# Time for a new subwoofer.



## LazyGuru (Aug 8, 2011)

(Sub shopping)
I owned a vtf-1 10" for almost 4 years now and it finally died and the amp went out on me!, and i will not ship the sub to hsu research and have them fix the amp just don't wanna pay that shipping . My listening room is about 10x18x8 ft height and 1 window and three doors one for rest room,other for closet and the entry way to bed room so it's not completely sealed off unless i close all doors. Any who,i will mainly use this subwoofer for 100% movies and maybe 10% music listening.
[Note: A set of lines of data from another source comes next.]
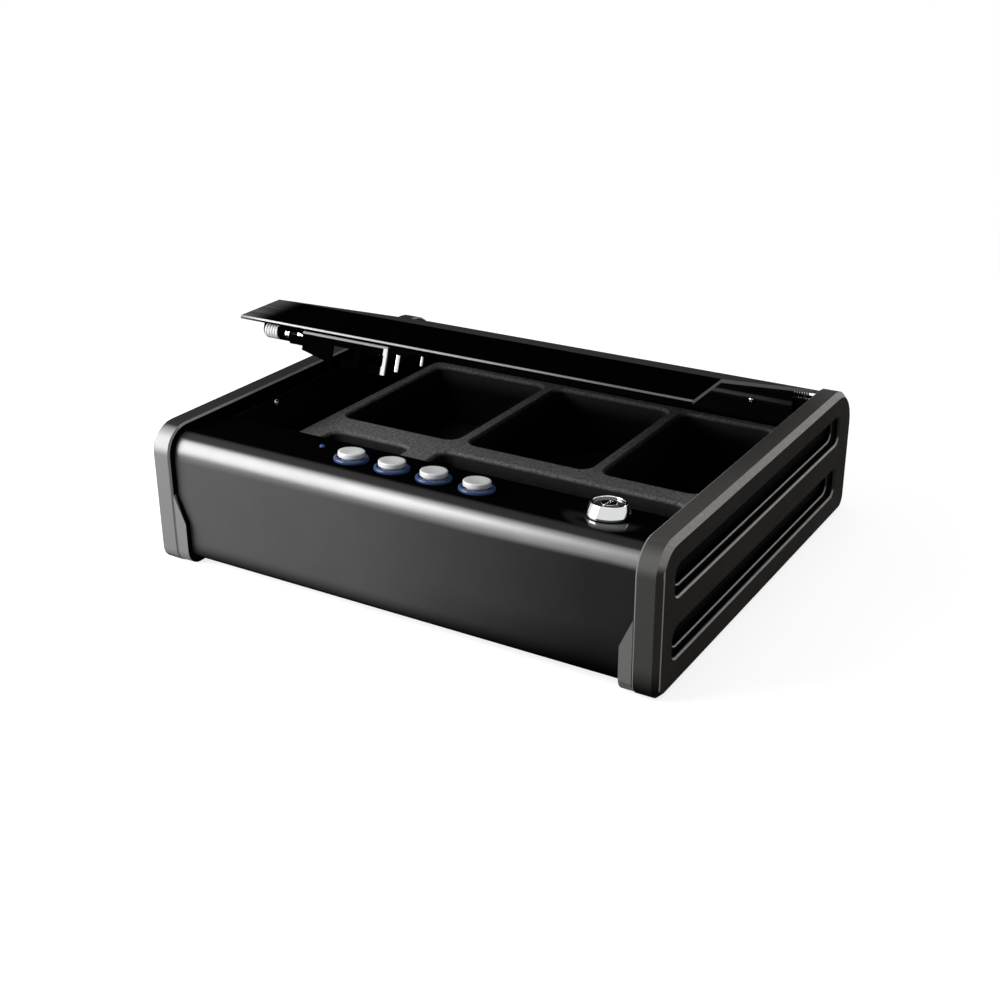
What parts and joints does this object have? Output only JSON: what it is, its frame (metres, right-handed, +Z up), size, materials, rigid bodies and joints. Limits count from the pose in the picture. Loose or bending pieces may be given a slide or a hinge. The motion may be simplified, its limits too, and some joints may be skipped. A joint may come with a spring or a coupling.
{
  "type": "portable safe",
  "caption": "Low steel lockbox with moulded end caps, a hinged lid, a push-button keypad, a key lock and a divided tray",
  "frame": {"origin": "under the middle of the case, on the surface that it stands on", "axes": "+X to the right seen from the keypad side, +Y to the hinge, +Z up"},
  "size_m": [0.307, 0.264, 0.1289],
  "materials": {
    "painted_steel": "satin black powder coat",
    "inner_steel": "black paint on inner sheets",
    "moulded_cap": "finely grained dark grey moulding",
    "zinc_steel": "zinc-plated steel",
    "bright_chrome": "polished plating",
    "spring_steel": "oiled spring wire",
    "dark_face": "black lock face, slightly glossy",
    "button_cap": "pearl white, dished",
    "button_ring": "translucent blue, lit from below",
    "led_lens": "clear blue lens",
    "silicone": "grey silicone",
    "circuit_board": "green solder mask",
    "light_nylon": "natural grey nylon",
    "black_nylon": "black nylon",
    "copper_wire": "enamelled copper winding",
    "cell_wrap": "plain dark wrap",
    "tray_felt": "short black flock",
    "mat_rubber": "thin dark rubber sheet"
  },
  "bodies": {
    "case": {"front_shell": "painted_steel", "base_pan": "painted_steel", "battery_door": "painted_steel", "left_side_wall": "inner_steel", "right_side_wall": "inner_steel", "hinge_body_leaf": "inner_steel", "hinge_clamp_bar": "inner_steel", "left_end_cap": "moulded_cap", "right_end_cap": "moulded_cap", "hinge_pin": "zinc_steel", "lock_nut": "zinc_steel", "latch_guide": "zinc_steel", "solenoid_frame": "zinc_steel", "battery_door_screw": "zinc_steel", "left_wall_screw_1": "bright_chrome", "left_wall_screw_2": "bright_chrome", "right_wall_screw_1": "bright_chrome", "right_wall_screw_2": "bright_chrome", "hinge_screw_1": "bright_chrome", "hinge_screw_2": "bright_chrome", "hinge_screw_3": "bright_chrome", "lock_bezel": "bright_chrome", "left_lid_spring": "spring_steel", "right_lid_spring": "spring_steel", "latch_spring": "spring_steel", "lock_barrel": "dark_face", "button_ring_1": "button_ring", "button_ring_2": "button_ring", "button_ring_3": "button_ring", "button_ring_4": "button_ring", "status_led": "led_lens", "keypad_mat": "silicone", "keypad_board": "circuit_board", "battery_holder": "black_nylon", "board_carrier": "black_nylon", "solenoid_coil": "copper_wire", "battery_1": "cell_wrap", "battery_2": "cell_wrap", "battery_3": "cell_wrap", "battery_4": "cell_wrap", "compartment_tray": "tray_felt", "floor_mat": "mat_rubber"},
    "lid": {"lid_panel": "painted_steel", "hinge_lid_leaf": "inner_steel", "strike_bracket": "inner_steel", "strike_axle": "zinc_steel", "axle_sleeve": "light_nylon", "axle_collar": "bright_chrome", "axle_clip": "bright_chrome", "guide_block": "black_nylon", "guide_pin_1": "bright_chrome", "guide_pin_2": "bright_chrome"},
    "key": {"key_plug": "bright_chrome", "lock_cam": "zinc_steel"},
    "latch": {"latch_bar": "zinc_steel", "solenoid_plunger": "zinc_steel"},
    "button_1": {"button_1": "button_cap"},
    "button_2": {"button_2": "button_cap"},
    "button_3": {"button_3": "button_cap"},
    "button_4": {"button_4": "button_cap"}
  },
  "joints": [
    {"name": "lid_hinge", "type": "hinge", "parent": "case", "child": "lid", "pos_m": [0, 0.1228, 0.0689], "axis": [-1, 0, 0], "range_deg": [-19.3, 70.7]},
    {"name": "button_1_press", "type": "slide", "parent": "case", "child": "button_1", "axis": [0, -0.0929, -0.9957], "range_m": [0, 0.0015], "stiffness_N_per_m": 900},
    {"name": "button_2_press", "type": "slide", "parent": "case", "child": "button_2", "axis": [0, -0.0929, -0.9957], "range_m": [0, 0.0015], "stiffness_N_per_m": 900},
    {"name": "button_3_press", "type": "slide", "parent": "case", "child": "button_3", "axis": [0, -0.0929, -0.9957], "range_m": [0, 0.0015], "stiffness_N_per_m": 900},
    {"name": "button_4_press", "type": "slide", "parent": "case", "child": "button_4", "axis": [0, -0.0929, -0.9957], "range_m": [0, 0.0015], "stiffness_N_per_m": 900},
    {"name": "key_turn", "type": "hinge", "parent": "case", "child": "key", "pos_m": [0.108, -0.09598, 0.07345], "axis": [0, 0.0929, 0.9957], "range_deg": [0, 90]},
    {"name": "latch_slide", "type": "slide", "parent": "case", "child": "latch", "axis": [1, 0, 0], "range_m": [0, 0.008]}
  ],
  "couplings": [
    {"joint": "key_turn", "follows": "latch_slide", "rad_per_m": 196.34}
  ]
}
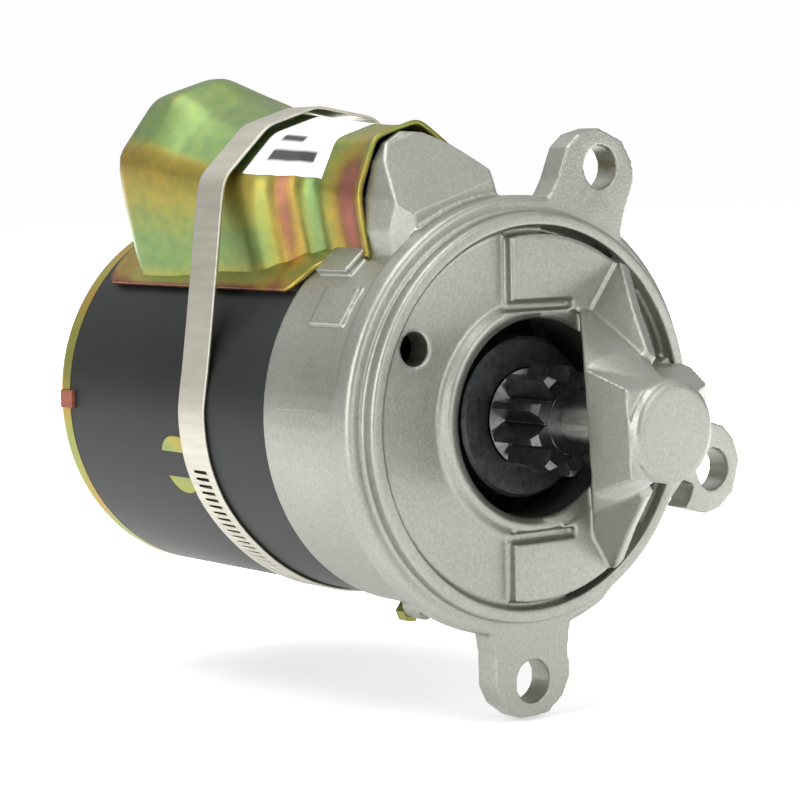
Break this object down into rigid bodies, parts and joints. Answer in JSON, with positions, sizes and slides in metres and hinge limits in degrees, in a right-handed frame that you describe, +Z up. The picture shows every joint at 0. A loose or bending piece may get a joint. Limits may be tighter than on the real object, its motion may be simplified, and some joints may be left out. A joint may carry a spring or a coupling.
{
  "type": "starter motor",
  "caption": "Direct-drive engine starter with a movable pole shoe under a plated hump cover, a black field frame and a cast nose housing with mounting ears.",
  "frame": {"origin": "centre of the mounting face on the armature's axis", "axes": "+X along the shaft towards the pinion nose, +Z up, ring gear on the -Y side"},
  "size_m": [0.233, 0.1474, 0.187],
  "materials": {
    "cast_aluminium": "as-cast with machined faces",
    "black_paint": "satin black paint",
    "yellow_zinc": "yellow chromated zinc plate, iridescent",
    "stainless": "rolled stainless",
    "machined_steel": "turned",
    "dark_steel": "oiled black oxide",
    "gear_steel": "hardened and oiled",
    "spring_steel": "drawn wire",
    "iron": "soft iron",
    "copper": "copper",
    "bronze": "sintered bronze",
    "brass_sheet": "rolled brass",
    "carbon": "carbon brush block",
    "fibre": "red-brown insulating fibre",
    "wrapped_coil": "varnished cotton tape",
    "gasket_rubber": "moulded rubber"
  },
  "bodies": {
    "motor_body": {"drive_end_housing": "cast_aluminium", "field_frame": "black_paint", "rear_end_plate": "yellow_zinc", "locating_tab": "fibre", "lever_cover": "yellow_zinc", "cover_gasket": "gasket_rubber", "band_clamp": "stainless", "clamp_housing": "stainless", "clamp_screw": "stainless", "pivot_pin": "machined_steel", "through_bolts": "yellow_zinc", "pole_screws": "yellow_zinc", "pole_shoe_1": "iron", "pole_shoe_2": "iron", "pole_shoe_3": "iron", "field_coil_1": "wrapped_coil", "field_coil_2": "wrapped_coil", "field_coil_3": "wrapped_coil", "drive_coil": "wrapped_coil", "front_bushing": "bronze", "rear_bushing": "bronze", "brush_plate": "fibre", "brush_holders": "brass_sheet", "terminal_stud": "machined_steel", "terminal_insulator": "fibre", "terminal_nuts": "yellow_zinc", "terminal_strap": "copper", "return_spring": "spring_steel", "contact_block": "fibre", "contact_blades": "copper", "lug_screw": "yellow_zinc", "brush_spring_1": "spring_steel", "brush_spring_2": "spring_steel", "brush_spring_3": "spring_steel", "brush_spring_4": "spring_steel"},
    "armature": {"armature_shaft": "machined_steel", "armature_core": "iron", "armature_windings": "copper", "commutator": "copper", "thrust_washer": "fibre", "stop_ring": "machined_steel", "stop_ring_clip": "spring_steel"},
    "drive": {"spline_sleeve": "machined_steel", "yoke_collar": "dark_steel", "clutch_spring": "spring_steel", "clutch_drum": "dark_steel", "clutch_rollers": "machined_steel"},
    "pinion_gear": {"pinion": "gear_steel"},
    "lever": {"drive_lever": "dark_steel", "movable_pole_shoe": "iron"},
    "brush_1": {"brush_1": "carbon"},
    "brush_2": {"brush_2": "carbon"},
    "brush_3": {"brush_3": "carbon"},
    "brush_4": {"brush_4": "carbon"}
  },
  "joints": [
    {"name": "armature_spin", "type": "hinge", "parent": "motor_body", "child": "armature", "pos_m": [0, 0, 0], "axis": [1, 0, 0], "continuous": true},
    {"name": "lever_swing", "type": "hinge", "parent": "motor_body", "child": "lever", "pos_m": [-0.036, -0.01813, 0.05929], "axis": [0, -0.9563, -0.2924], "range_deg": [0, 17], "stiffness_Nm_per_rad": 1.5, "springref_deg": -22.92, "deforming": ["return_spring"]},
    {"name": "drive_slide", "type": "slide", "parent": "armature", "child": "drive", "axis": [1, 0, 0], "range_m": [0, 0.0184]},
    {"name": "pinion_overrun", "type": "hinge", "parent": "drive", "child": "pinion_gear", "pos_m": [0, 0, 0], "axis": [1, 0, 0], "continuous": true},
    {"name": "brush_1_slide", "type": "slide", "parent": "motor_body", "child": "brush_1", "axis": [0, -0.2924, 0.9563], "range_m": [0, 0.004], "stiffness_N_per_m": 700, "springref_m": -0.016, "deforming": ["brush_spring_1"]},
    {"name": "brush_2_slide", "type": "slide", "parent": "motor_body", "child": "brush_2", "axis": [0, -0.9563, -0.2924], "range_m": [0, 0.004], "stiffness_N_per_m": 700, "springref_m": -0.016, "deforming": ["brush_spring_2"]},
    {"name": "brush_3_slide", "type": "slide", "parent": "motor_body", "child": "brush_3", "axis": [0, 0.2924, -0.9563], "range_m": [0, 0.004], "stiffness_N_per_m": 700, "springref_m": -0.016, "deforming": ["brush_spring_3"]},
    {"name": "brush_4_slide", "type": "slide", "parent": "motor_body", "child": "brush_4", "axis": [0, 0.9563, 0.2924], "range_m": [0, 0.004], "stiffness_N_per_m": 700, "springref_m": -0.016, "deforming": ["brush_spring_4"]}
  ],
  "couplings": [
    {"joint": "drive_slide", "follows": "lever_swing", "m_per_rad": 0.062}
  ]
}
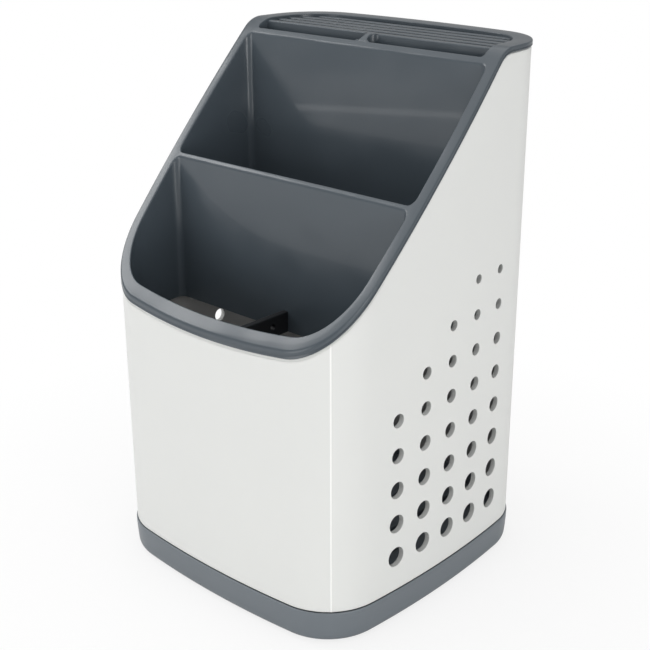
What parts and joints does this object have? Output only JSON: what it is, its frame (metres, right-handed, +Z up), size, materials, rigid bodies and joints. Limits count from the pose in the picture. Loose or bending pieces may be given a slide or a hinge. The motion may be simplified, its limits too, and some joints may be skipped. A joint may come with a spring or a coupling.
{
  "type": "kitchen utensil and knife holder",
  "caption": "Slant-topped upright holder: perforated shell on a drip tray, with a lift-out organiser of two open pockets and a slotted knife deck.",
  "frame": {"origin": "on the ground, under the middle of the holder", "axes": "+Z up; front, with the low side of the sloping top, towards -Y; +X to the right seen from the front"},
  "size_m": [0.1478, 0.1478, 0.2394],
  "materials": {
    "shell_plastic": "injection-moulded white polypropylene, fine satin texture",
    "organiser_plastic": "injection-moulded blue-grey ABS, polished",
    "tray_plastic": "injection-moulded mid-grey ABS, satin",
    "foot_rubber": "moulded rubber"
  },
  "bodies": {
    "base": {"base_tray": "tray_plastic", "foot_front_left": "foot_rubber", "foot_front_right": "foot_rubber", "foot_rear_left": "foot_rubber", "foot_rear_right": "foot_rubber"},
    "housing": {"shell": "shell_plastic"},
    "insert": {"organiser": "organiser_plastic"},
    "grid": {"drain_grid": "tray_plastic"}
  },
  "joints": [
    {"name": "shell_lift", "type": "slide", "parent": "base", "child": "housing", "axis": [0, 0, 1], "range_m": [0, 0.03]},
    {"name": "organiser_lift", "type": "slide", "parent": "housing", "child": "insert", "axis": [0, 0, 1], "range_m": [0, 0.13]},
    {"name": "grid_lift", "type": "slide", "parent": "base", "child": "grid", "axis": [0, 0, 1], "range_m": [0, 0.03]}
  ]
}
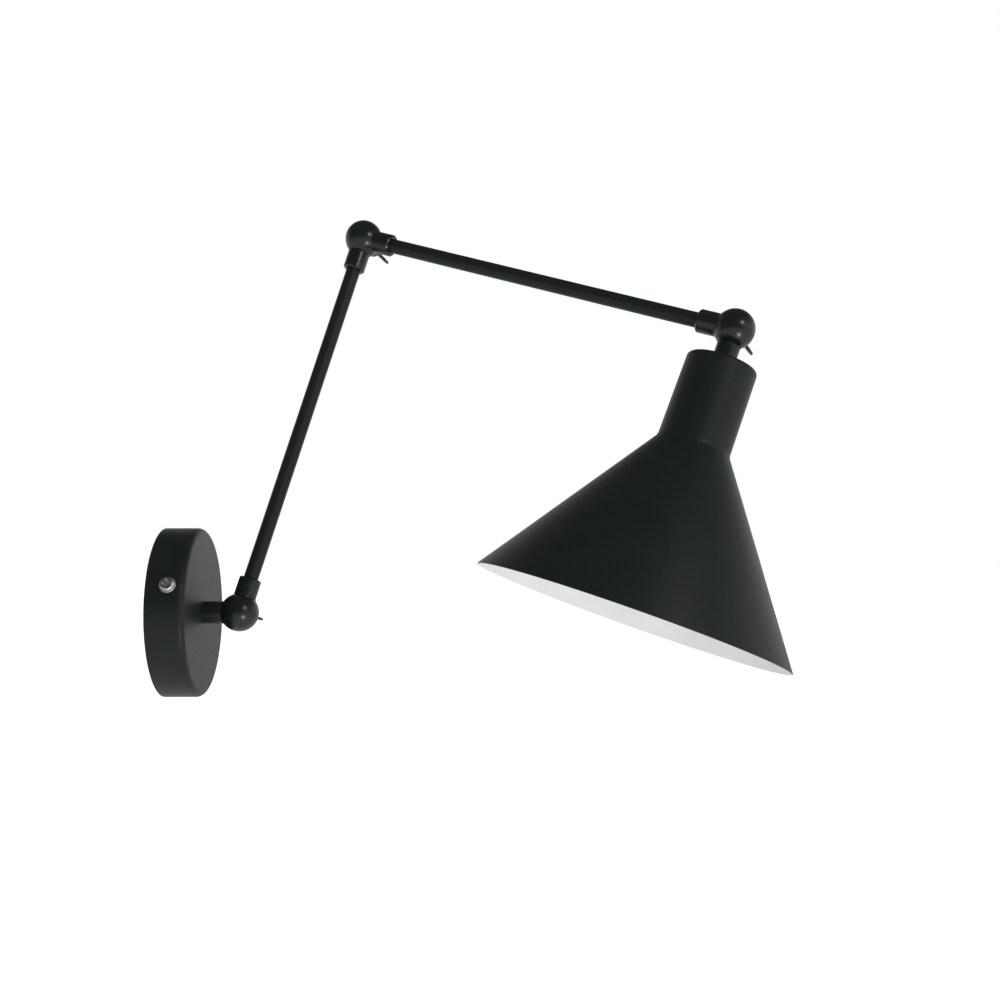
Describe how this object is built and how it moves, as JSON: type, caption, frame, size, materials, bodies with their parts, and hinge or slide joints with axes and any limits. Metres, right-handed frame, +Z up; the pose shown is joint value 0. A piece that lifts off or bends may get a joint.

I'am looking for a "decent" 10 or 12" sub that will fill the room with nice loud bass and decent spl levels.
I been looking at JBL ES250pbk and yes i have heard it in person because my uncle has it and i sounds wonderful http://www.amazon.com/JBL-ES250PBK-12-Inch-Subwoofer-Black/dp/B00166ZFSO . I currently own hsu hb-1 speakers package and will no longer own a hsu sub,i love them but they just don't have enough in your face bass for movies. Any other suggestions would be awesome. Hope everyone had a great holiday weekend.


----------



## tonyvdb (Sep 5, 2007)

Have you had a look at SVSound? The PB13Ultra is a monster (I have one) it is fantastic for movies and highly recommended. If thats to much the PB12 NSD is also a great sub and better than the JBL


----------



## drdoan (Aug 30, 2006)

Ditto. Have fun. Dennis


----------



## LazyGuru (Aug 8, 2011)

LazyGuru said:


> (Sub shopping)
> I owned a vtf-1 10" for almost 4 years now and it finally died and the amp went out on me!, and i will not ship the sub to hsu research and have them fix the amp just don't wanna pay that shipping . My listening room is about 10x18x8 ft height and 1 window and three doors one for rest room,other for closet and the entry way to bed room so it's not completely sealed off unless i close all doors. Any who,i will mainly use this subwoofer for 100% movies and maybe 10% music listening. I'am looking for a "decent" 10 or 12" sub that will fill the room with nice loud bass and decent spl levels.
> I been looking at JBL ES250pbk and yes i have heard it in person because my uncle has it and i sounds wonderful http://www.amazon.com/JBL-ES250PBK-12-Inch-Subwoofer-Black/dp/B00166ZFSO . I currently own hsu hb-1 speakers package and will no longer own a hsu sub,i love them but they just don't have enough in your face bass for movies. Any other suggestions would be awesome. Hope everyone had a great holiday weekend.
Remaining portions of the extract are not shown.